• Set problem: Report how many lines contain "before", with no other words.

• Stored data:

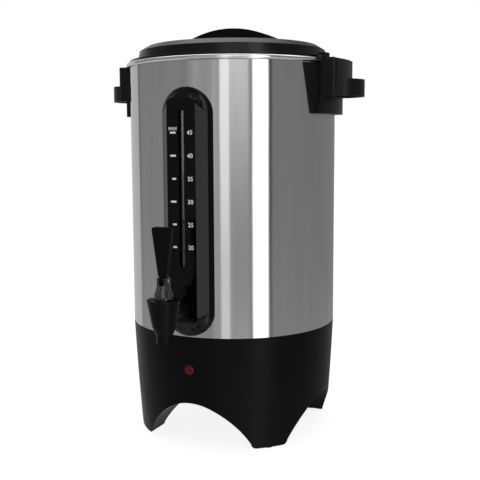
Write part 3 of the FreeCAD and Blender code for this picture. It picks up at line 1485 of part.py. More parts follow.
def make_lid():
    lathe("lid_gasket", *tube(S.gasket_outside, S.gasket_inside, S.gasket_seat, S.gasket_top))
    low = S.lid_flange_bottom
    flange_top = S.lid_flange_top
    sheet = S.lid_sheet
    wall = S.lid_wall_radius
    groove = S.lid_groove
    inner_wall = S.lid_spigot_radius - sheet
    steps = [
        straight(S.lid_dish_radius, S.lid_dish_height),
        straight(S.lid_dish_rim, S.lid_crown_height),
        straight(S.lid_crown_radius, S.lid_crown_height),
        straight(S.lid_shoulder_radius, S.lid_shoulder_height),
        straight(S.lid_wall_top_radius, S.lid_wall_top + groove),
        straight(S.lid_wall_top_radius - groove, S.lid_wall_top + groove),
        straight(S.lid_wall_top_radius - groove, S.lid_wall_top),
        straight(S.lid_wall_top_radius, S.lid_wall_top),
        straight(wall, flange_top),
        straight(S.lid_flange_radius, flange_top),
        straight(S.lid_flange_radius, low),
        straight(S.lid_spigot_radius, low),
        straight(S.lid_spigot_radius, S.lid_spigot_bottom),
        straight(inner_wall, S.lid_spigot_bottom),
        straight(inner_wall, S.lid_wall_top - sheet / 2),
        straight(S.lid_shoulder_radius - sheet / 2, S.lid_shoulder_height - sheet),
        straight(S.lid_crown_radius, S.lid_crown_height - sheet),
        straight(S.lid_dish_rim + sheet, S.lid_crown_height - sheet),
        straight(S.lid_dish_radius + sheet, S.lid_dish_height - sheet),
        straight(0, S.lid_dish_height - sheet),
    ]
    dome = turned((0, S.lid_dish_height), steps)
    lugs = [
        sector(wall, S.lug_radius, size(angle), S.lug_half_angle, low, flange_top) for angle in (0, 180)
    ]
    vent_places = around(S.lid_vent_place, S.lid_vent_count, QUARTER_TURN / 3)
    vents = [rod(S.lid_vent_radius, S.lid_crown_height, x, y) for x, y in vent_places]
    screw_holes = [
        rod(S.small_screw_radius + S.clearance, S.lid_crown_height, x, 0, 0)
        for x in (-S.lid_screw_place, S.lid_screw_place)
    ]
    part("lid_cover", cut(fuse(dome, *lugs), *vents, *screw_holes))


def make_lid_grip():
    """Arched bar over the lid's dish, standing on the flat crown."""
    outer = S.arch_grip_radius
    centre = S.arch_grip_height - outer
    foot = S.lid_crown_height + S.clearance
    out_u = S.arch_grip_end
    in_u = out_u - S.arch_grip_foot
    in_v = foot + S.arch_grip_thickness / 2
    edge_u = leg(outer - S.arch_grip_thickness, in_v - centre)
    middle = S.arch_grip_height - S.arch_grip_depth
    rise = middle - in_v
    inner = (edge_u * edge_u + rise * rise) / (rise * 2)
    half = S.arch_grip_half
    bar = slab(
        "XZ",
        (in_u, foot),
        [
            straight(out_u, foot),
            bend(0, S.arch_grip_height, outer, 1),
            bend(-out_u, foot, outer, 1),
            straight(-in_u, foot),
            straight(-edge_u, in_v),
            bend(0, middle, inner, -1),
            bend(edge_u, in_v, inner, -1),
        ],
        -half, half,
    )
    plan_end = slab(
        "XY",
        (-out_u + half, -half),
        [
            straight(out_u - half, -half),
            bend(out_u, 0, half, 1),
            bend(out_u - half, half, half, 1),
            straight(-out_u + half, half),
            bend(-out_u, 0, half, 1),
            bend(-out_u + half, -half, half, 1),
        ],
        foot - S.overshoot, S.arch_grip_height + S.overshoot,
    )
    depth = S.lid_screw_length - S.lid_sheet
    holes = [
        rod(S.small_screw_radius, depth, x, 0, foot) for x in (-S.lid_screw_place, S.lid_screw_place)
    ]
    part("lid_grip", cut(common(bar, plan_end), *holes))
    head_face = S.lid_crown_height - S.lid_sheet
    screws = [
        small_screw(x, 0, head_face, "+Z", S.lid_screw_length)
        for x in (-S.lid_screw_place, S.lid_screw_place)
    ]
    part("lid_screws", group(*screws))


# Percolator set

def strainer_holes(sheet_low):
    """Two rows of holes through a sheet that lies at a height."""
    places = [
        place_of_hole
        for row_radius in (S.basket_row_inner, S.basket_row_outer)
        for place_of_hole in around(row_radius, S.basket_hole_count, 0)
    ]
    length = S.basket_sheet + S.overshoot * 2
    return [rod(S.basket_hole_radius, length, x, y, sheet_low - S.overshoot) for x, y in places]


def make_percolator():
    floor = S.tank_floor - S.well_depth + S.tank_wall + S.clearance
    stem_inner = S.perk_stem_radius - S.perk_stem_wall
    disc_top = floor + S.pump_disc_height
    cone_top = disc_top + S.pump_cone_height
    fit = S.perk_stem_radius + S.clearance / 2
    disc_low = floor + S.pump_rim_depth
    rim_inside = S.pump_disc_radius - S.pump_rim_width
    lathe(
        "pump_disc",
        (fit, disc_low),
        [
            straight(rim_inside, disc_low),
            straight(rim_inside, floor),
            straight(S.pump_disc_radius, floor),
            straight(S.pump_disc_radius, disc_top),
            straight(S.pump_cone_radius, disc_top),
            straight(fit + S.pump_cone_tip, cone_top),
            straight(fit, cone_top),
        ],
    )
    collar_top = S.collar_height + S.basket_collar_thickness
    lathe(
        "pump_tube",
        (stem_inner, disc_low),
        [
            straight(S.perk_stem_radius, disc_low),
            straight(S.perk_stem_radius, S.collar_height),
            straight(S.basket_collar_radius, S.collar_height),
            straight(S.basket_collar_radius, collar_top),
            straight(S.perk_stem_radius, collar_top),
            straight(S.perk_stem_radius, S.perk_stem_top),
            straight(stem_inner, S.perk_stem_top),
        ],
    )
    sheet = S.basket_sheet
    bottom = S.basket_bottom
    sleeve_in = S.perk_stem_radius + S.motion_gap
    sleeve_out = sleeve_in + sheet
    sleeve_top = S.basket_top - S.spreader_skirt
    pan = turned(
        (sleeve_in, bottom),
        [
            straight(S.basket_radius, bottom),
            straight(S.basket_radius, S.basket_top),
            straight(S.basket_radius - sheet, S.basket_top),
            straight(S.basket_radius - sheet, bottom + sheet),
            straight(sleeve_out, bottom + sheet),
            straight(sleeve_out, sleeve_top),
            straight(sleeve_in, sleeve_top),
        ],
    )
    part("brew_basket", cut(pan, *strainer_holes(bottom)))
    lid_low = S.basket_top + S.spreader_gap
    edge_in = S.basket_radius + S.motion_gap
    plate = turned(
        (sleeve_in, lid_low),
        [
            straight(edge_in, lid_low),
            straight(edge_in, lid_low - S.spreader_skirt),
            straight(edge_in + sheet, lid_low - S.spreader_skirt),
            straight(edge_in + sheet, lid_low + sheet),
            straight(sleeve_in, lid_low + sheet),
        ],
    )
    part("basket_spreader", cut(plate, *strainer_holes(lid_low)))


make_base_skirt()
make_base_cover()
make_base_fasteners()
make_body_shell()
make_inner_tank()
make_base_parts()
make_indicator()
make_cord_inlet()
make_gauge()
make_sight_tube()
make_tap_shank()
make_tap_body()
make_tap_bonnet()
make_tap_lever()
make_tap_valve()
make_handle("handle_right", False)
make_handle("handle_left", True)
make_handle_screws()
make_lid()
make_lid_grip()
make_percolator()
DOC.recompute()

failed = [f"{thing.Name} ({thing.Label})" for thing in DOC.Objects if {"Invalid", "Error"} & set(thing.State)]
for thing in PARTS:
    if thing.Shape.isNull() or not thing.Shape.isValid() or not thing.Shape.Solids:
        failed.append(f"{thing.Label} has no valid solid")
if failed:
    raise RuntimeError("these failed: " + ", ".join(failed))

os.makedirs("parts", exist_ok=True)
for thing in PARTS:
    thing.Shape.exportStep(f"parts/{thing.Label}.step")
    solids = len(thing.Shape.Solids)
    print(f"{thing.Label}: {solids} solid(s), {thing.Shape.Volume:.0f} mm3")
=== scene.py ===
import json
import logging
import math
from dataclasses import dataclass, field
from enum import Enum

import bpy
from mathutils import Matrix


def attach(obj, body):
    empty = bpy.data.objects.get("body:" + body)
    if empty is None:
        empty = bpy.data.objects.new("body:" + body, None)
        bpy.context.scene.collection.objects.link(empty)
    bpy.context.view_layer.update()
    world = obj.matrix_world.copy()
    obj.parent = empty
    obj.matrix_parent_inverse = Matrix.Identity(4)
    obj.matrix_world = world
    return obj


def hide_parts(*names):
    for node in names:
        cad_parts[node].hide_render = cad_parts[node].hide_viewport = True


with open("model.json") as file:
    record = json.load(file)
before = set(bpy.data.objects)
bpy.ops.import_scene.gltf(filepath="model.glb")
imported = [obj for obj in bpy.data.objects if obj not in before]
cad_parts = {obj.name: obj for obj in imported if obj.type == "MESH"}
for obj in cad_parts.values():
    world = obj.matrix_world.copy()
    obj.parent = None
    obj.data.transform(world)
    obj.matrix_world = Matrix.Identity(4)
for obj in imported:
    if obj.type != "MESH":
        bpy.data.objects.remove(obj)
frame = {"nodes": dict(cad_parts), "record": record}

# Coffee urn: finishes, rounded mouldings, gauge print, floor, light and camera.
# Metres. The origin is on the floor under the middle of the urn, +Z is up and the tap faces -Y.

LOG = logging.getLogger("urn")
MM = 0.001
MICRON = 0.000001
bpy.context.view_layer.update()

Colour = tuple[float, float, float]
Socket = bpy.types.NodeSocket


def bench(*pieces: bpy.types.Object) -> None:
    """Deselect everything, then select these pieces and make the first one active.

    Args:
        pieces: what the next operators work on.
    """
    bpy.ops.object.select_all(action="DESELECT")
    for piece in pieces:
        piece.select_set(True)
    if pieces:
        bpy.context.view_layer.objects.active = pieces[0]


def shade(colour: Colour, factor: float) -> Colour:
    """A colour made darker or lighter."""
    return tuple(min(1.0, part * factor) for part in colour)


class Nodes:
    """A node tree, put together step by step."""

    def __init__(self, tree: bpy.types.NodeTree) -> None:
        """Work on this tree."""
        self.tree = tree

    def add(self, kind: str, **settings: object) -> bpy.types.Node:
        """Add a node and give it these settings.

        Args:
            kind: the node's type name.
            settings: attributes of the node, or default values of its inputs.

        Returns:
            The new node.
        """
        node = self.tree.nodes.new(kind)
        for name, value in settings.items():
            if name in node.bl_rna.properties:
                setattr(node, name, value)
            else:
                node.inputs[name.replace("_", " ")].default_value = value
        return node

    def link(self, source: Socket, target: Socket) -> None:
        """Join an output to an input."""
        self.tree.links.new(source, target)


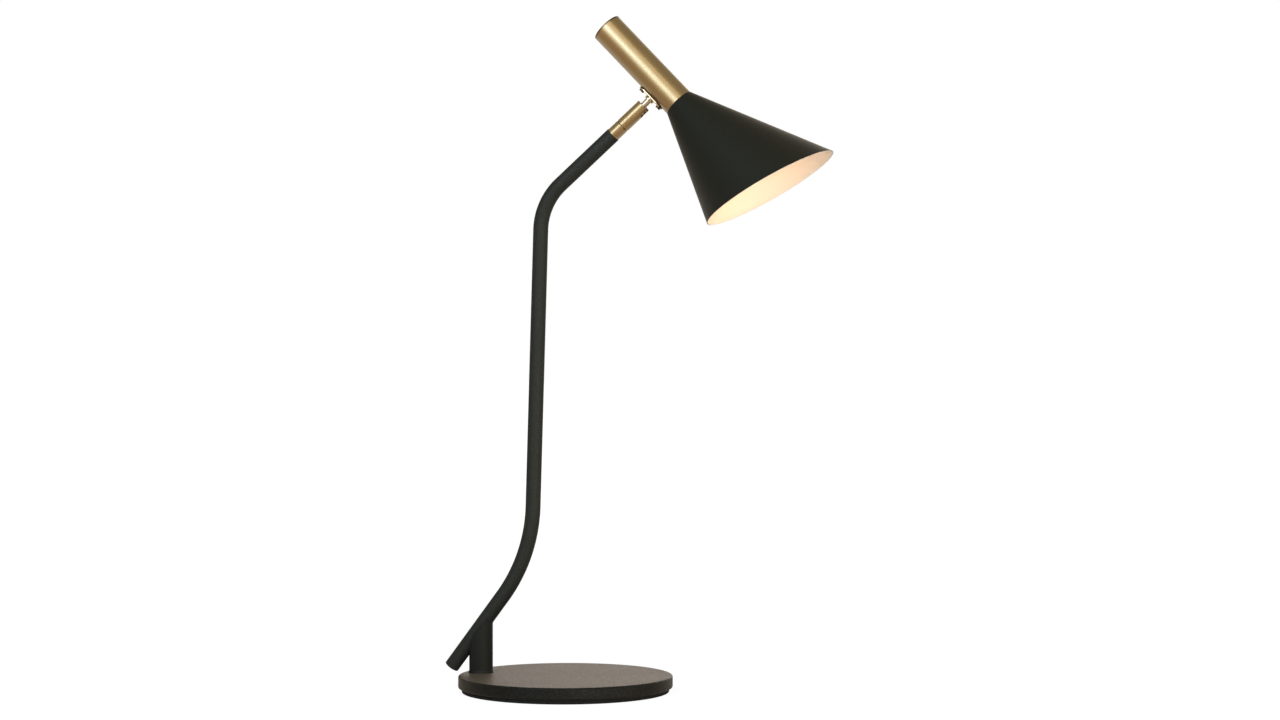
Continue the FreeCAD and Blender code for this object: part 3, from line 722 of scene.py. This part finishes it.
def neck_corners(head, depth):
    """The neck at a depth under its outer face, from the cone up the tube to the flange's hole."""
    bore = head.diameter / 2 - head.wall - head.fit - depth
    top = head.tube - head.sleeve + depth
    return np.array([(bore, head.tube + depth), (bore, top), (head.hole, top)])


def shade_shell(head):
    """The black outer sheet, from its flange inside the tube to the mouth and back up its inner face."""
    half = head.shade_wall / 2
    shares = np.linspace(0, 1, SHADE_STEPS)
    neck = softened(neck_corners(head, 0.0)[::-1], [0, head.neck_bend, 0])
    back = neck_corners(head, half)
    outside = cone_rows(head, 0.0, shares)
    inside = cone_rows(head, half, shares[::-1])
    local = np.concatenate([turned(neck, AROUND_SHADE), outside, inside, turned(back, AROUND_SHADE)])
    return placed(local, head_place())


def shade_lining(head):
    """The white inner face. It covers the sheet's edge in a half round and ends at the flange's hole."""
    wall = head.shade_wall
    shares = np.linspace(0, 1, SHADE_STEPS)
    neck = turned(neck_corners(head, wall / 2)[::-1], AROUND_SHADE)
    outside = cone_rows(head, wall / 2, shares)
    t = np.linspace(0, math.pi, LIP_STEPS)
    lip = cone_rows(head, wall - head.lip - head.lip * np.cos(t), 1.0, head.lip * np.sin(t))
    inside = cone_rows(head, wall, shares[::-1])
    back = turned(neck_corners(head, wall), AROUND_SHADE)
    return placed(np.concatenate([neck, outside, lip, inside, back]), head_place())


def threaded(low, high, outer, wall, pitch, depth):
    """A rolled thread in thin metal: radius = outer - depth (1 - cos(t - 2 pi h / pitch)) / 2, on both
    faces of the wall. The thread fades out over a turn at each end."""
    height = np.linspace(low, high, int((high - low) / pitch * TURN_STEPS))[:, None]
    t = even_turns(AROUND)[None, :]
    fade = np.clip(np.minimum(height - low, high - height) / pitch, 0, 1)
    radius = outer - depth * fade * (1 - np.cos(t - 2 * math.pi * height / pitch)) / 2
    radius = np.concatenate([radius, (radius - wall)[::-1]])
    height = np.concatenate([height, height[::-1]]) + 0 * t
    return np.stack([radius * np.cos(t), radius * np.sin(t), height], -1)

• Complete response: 2